begin SUPPLIED MATERIAL

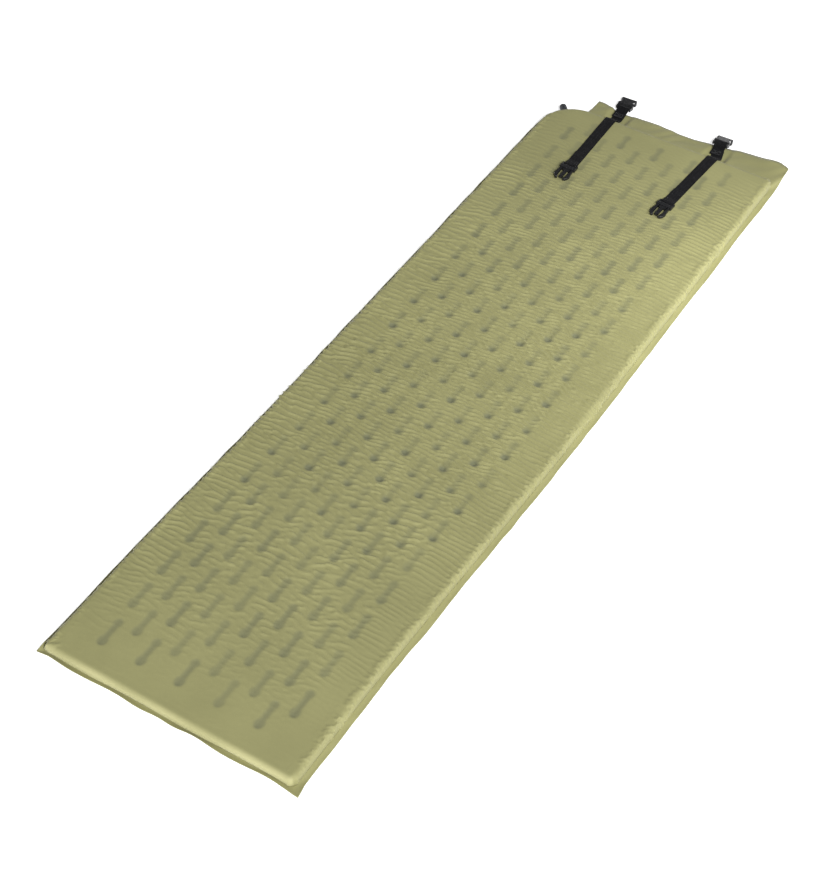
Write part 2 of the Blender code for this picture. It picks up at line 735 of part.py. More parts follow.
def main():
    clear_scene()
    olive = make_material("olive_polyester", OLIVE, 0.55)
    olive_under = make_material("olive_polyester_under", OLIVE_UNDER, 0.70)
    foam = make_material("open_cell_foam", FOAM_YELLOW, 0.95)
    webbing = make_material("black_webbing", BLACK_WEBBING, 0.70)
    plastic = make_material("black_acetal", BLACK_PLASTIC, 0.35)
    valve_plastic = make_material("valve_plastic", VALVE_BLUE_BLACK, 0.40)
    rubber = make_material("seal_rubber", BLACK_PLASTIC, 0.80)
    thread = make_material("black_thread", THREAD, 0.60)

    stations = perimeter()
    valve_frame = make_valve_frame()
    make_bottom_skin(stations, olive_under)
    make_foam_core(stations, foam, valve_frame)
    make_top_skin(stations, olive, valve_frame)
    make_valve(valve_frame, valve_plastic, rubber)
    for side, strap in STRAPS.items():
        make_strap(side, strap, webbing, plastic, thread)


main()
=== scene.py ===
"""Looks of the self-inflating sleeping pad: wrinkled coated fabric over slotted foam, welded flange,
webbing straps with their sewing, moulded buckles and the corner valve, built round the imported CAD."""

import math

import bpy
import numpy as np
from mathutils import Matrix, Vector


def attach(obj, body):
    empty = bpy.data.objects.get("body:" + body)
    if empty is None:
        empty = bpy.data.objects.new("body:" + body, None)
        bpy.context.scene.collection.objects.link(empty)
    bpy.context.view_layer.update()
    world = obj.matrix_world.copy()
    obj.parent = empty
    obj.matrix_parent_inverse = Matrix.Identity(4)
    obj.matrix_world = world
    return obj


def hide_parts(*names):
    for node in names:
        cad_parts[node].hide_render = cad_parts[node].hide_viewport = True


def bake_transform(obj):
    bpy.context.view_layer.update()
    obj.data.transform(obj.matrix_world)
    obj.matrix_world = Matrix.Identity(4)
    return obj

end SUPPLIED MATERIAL

• _PROBLEM_
Write out only the lines that run from the line containing "stations = perimeter()" through the line containing "obj.data.transform(obj.matrix_world)", both included, exactly as they appear above.

• _SOLUTION TO THIS EXERCISE_
    stations = perimeter()
    valve_frame = make_valve_frame()
    make_bottom_skin(stations, olive_under)
    make_foam_core(stations, foam, valve_frame)
    make_top_skin(stations, olive, valve_frame)
    make_valve(valve_frame, valve_plastic, rubber)
    for side, strap in STRAPS.items():
        make_strap(side, strap, webbing, plastic, thread)


main()
=== scene.py ===
"""Looks of the self-inflating sleeping pad: wrinkled coated fabric over slotted foam, welded flange,
webbing straps with their sewing, moulded buckles and the corner valve, built round the imported CAD."""

import math

import bpy
import numpy as np
from mathutils import Matrix, Vector


def attach(obj, body):
    empty = bpy.data.objects.get("body:" + body)
    if empty is None:
        empty = bpy.data.objects.new("body:" + body, None)
        bpy.context.scene.collection.objects.link(empty)
    bpy.context.view_layer.update()
    world = obj.matrix_world.copy()
    obj.parent = empty
    obj.matrix_parent_inverse = Matrix.Identity(4)
    obj.matrix_world = world
    return obj


def hide_parts(*names):
    for node in names:
        cad_parts[node].hide_render = cad_parts[node].hide_viewport = True


def bake_transform(obj):
    bpy.context.view_layer.update()
    obj.data.transform(obj.matrix_world)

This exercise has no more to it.